I was having a conversation with a senior executive recently. My team and I just started working with his organization. He said he had checked out my work and, in particular, read several of my Gut Check for Leaders blogs. He then said, “You have so much great content that I suspect a lot of people like me aren’t even aware of it.” He then advised me to start sharing some of that older content because it is still valuable.
It was a great piece of feedback and one that I will begin to incorporate moving forward.
The first one I’m going to share is about the continuing issue I see with leaders and that is their tendency to run away from their problems. Some avoid them altogether. Others prefer to take the easy way out.
This issue is often attributed to leaders lacking courage. Based on my conversations, a lack of courage seems to be running rampant in many organizations.

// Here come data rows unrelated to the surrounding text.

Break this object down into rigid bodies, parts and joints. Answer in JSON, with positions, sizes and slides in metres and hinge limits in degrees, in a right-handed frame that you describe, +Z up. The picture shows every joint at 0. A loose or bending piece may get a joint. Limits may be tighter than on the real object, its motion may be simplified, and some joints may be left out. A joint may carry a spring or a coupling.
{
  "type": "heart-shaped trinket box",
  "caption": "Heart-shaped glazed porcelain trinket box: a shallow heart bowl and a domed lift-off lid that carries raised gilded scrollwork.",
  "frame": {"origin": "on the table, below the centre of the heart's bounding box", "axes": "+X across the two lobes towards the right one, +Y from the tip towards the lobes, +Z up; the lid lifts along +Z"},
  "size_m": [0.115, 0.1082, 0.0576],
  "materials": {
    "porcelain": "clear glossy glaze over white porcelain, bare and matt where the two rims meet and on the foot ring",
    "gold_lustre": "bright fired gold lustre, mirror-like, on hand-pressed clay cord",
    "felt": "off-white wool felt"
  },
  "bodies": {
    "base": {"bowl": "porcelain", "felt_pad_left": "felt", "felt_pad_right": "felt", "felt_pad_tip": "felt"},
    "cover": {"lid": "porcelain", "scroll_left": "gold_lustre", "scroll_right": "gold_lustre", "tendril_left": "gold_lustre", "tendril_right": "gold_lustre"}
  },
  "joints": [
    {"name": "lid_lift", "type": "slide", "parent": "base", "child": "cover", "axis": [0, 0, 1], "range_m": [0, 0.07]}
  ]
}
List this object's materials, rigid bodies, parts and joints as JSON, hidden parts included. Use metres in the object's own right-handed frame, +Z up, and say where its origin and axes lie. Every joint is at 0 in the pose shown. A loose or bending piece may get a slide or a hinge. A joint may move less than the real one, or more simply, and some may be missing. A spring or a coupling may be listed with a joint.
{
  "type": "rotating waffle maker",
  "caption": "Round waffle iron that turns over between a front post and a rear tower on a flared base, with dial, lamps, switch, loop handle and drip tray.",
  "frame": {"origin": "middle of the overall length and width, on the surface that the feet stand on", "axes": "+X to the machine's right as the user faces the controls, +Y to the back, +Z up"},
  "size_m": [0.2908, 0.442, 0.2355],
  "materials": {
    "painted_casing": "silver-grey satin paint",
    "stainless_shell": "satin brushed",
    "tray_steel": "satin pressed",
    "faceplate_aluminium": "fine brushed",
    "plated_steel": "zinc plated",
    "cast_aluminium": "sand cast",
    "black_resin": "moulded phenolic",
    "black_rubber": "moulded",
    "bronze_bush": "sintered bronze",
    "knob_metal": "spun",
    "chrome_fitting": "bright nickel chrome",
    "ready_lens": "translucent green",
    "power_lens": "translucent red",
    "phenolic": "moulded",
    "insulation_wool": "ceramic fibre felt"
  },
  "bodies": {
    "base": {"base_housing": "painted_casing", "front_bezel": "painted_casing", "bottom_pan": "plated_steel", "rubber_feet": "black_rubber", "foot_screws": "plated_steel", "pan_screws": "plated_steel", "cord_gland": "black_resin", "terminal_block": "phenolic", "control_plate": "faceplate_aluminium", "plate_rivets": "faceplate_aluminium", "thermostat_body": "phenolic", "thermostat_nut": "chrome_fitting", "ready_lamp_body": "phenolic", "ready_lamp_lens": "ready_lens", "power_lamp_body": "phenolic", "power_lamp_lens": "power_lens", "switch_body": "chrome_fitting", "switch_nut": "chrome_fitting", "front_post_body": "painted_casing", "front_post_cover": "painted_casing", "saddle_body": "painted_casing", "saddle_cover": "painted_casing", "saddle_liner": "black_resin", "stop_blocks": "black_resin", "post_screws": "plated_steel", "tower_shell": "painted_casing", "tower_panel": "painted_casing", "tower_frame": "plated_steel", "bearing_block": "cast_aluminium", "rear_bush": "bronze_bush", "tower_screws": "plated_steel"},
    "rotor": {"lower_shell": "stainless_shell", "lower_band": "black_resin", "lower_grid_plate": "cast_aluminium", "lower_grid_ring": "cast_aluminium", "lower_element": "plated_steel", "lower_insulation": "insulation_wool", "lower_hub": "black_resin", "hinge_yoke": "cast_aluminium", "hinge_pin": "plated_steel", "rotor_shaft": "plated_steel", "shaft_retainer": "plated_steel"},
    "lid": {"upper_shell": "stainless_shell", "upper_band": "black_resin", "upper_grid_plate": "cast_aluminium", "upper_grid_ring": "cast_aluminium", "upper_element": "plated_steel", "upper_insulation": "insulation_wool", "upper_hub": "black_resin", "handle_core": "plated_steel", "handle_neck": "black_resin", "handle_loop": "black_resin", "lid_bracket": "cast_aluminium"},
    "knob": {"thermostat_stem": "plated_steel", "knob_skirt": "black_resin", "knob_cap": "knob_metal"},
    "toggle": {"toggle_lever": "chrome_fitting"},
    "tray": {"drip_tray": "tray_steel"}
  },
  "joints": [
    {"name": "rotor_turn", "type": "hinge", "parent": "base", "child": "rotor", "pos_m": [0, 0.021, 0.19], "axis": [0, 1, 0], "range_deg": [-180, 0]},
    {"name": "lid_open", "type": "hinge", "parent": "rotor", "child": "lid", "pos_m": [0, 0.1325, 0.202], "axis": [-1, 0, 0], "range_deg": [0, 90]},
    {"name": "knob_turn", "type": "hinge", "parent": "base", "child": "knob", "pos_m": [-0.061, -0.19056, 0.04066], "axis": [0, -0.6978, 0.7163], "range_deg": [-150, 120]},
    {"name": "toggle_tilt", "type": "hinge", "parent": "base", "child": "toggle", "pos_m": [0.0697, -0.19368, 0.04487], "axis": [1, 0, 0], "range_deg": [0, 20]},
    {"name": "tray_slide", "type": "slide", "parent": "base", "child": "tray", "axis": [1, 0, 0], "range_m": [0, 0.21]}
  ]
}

That is what makes Lisa Su so unique. The CEO of Advanced Micro Devices (AMD) is the very definition of leadership courage. Three years ago, the MIT-educated Su took over the helm at AMD at a time when it seemed the company was on the verge of collapse. Today, AMD is a massive player in the semiconductor sector again, and the company’s stock has more than quadrupled. How could Su engineer such a dramatic turnaround? In an interview in Fortune magazine, Su said that rather than fear the challenge of rebuilding AMD, she welcomed it with open arms. This attitude, Su said in the article, was forged during her days working at IBM, when a manager gave her a piece of advice that changed her outlook on business and life: “Lisa, run towards problems.”
And run she did. In just over a few years, Su was able to completely change the business strategy at AMD. The company had become wholly focused on semiconductors for the PC market; as consumers turned to other devices to do most of their computing, AMD suffered.
Su immediately shifted focus and ramped up innovation at AMD. Today, less than half of AMD’s business is devoted to PCs. The rest is focused on gaming, mobile devices and immersive technology.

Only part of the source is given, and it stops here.